En los últimos veinte años, China ha vivido una transformación fascinante. Aquel país paupérrimo, aislado del mundo y atrasado se ha transformado en una potencia planetaria que se codea con los más grandes a la hora de influir sobre la marcha de la economía del mundo.
Sin embargo, esa evolución se está haciendo desde el poder: China sólo ha pasado de ser una dictadura comunista a una dictadura capitalista, y los ciudadanos siguen sin conocer la libertad por la que lucharon hace dos décadas.
En efecto, en 1989 estalló una ola de descontento en torno a la inesperada muerte de un dirigente conocido por sus ideas aperturistas porque las miserias del sistema comunista instaurado por Mao se hacían insoportables para los ciudadanos, y provocó el mayor movimiento a favor de la democracia en la historia de China.

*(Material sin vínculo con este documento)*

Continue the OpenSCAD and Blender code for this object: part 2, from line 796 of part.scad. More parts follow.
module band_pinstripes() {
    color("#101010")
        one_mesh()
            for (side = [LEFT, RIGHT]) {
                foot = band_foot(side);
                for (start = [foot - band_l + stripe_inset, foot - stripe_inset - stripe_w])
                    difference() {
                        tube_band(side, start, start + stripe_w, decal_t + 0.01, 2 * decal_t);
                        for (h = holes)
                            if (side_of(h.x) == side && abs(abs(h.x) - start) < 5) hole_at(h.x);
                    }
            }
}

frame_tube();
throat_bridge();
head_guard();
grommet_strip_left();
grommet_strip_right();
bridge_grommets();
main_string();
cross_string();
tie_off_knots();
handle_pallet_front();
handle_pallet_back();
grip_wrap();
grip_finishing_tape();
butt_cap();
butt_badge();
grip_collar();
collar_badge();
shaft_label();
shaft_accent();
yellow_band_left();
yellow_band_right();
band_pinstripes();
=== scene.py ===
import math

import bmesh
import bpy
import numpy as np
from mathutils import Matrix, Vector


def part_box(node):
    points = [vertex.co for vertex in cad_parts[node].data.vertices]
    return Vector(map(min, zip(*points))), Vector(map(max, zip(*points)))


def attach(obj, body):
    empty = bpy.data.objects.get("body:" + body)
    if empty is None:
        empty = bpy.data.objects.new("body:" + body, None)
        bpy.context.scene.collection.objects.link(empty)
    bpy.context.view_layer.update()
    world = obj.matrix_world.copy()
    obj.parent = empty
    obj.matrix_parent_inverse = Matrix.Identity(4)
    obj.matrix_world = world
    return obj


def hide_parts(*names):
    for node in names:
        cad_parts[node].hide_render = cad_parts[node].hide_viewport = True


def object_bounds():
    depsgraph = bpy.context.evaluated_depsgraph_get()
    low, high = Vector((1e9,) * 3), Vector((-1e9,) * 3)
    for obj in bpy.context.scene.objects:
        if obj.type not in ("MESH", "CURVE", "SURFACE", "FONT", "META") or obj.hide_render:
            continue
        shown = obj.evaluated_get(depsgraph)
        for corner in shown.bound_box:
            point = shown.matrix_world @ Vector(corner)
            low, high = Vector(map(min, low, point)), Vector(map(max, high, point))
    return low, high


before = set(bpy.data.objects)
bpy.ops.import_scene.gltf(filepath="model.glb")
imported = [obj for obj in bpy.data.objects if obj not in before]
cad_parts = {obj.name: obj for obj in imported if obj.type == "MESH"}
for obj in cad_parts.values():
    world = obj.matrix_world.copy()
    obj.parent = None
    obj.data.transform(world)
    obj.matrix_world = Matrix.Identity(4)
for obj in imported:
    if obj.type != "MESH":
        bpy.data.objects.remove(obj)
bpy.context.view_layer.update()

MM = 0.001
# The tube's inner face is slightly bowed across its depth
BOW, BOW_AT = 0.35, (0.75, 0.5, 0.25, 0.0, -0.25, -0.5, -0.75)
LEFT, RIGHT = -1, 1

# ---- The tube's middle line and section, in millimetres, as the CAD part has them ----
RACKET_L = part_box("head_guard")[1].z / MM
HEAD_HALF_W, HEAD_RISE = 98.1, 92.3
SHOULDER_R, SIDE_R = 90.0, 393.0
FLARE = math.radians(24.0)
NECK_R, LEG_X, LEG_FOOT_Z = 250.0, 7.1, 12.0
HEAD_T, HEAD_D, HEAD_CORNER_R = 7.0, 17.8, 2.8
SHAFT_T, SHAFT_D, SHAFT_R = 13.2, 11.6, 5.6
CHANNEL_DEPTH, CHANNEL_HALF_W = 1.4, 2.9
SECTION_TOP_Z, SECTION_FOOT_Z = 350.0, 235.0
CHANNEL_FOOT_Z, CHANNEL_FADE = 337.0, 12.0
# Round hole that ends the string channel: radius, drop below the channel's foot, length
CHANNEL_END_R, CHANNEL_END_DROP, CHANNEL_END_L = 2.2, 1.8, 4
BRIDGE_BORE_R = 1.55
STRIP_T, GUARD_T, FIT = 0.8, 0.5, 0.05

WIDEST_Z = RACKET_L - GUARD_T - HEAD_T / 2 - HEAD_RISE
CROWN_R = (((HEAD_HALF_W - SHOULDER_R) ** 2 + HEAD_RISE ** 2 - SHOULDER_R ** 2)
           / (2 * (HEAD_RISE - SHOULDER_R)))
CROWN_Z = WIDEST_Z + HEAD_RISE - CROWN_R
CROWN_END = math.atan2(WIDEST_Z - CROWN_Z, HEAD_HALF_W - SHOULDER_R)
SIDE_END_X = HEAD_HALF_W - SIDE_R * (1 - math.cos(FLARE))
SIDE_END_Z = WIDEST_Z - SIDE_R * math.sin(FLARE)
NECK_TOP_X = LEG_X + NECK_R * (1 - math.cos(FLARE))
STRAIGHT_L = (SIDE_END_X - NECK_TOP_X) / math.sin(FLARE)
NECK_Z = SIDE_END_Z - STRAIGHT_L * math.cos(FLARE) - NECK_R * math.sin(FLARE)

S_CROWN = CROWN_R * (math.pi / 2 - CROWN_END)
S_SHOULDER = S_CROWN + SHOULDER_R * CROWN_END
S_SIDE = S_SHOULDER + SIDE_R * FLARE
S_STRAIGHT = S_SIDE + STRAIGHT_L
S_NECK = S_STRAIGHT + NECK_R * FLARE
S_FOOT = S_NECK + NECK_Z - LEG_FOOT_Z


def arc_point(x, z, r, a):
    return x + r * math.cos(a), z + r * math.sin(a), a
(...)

El régimen comunista aplastó a sangre y fuego aquellas protestas, pero, con un pragmatismo que era el preludio de lo que serían estos últimos veinte años, aceptó cambiar el modelo económico sin soltar las riendas del poder político. Los más optimistas creían que el desarrollo material acabaría por inocular el germen de la libertad en las estructuras políticas chinas, pero por desgracia ha sido al revés: el Gobierno totalitario ha expandido por el mundo una política exterior inmoral que protege a dictaduras de todo pelaje con tal de que estén dispuestos a hacer buenos negocios. El producto más letal que exporta China es, así, el desprecio por la democracia.

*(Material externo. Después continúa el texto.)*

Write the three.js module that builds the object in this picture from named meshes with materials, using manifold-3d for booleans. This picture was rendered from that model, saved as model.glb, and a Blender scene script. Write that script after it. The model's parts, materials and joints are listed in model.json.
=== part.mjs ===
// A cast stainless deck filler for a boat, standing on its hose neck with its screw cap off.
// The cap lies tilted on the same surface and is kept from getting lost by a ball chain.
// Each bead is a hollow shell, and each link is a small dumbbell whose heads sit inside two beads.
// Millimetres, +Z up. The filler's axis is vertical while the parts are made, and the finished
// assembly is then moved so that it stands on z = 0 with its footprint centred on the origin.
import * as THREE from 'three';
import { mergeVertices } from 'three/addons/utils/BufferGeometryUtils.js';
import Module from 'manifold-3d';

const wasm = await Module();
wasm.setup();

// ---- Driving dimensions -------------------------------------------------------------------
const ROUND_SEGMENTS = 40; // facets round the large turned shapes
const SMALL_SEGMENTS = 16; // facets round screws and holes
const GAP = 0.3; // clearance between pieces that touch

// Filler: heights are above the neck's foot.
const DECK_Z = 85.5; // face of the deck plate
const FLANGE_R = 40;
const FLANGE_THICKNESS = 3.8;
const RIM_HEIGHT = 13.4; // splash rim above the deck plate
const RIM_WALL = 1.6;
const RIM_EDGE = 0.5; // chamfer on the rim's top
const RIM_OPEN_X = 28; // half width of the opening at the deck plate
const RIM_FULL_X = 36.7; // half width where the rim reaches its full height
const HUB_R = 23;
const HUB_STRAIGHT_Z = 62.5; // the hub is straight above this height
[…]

Sin embargo, en China sigue habiendo una sociedad viva, cada vez más abierta al mundo a pesar de las inútiles restricciones de su libertad, que incluyen controles tan torpes como la censura de internet. Perseguidos, acosados, vejados por las autoridades, sigue habiendo ciudadanos chinos que luchan por sus más elementales derechos, como Hu Jia, que recibió por ello el premio Sajarov del Parlamento Europeo y que merecen todo el apoyo moral y la consideración personal. Veinte años son muchos en la vida de una persona, pero muy poco tiempo en el devenir de un imperio milenario. Una China democrática sería en estos momentos de confusión, en que las democracias se quedan a veces en minoría, un elemento decisivo para la paz en el mundo. China todavía no puede ser la sociedad democrática a la que aspiraban los que dieron su vida en la plaza de Tiananmen, pero, sin duda, algún día ha de llegar a serlo porque el amor a la libertad forma parte de la condición humana.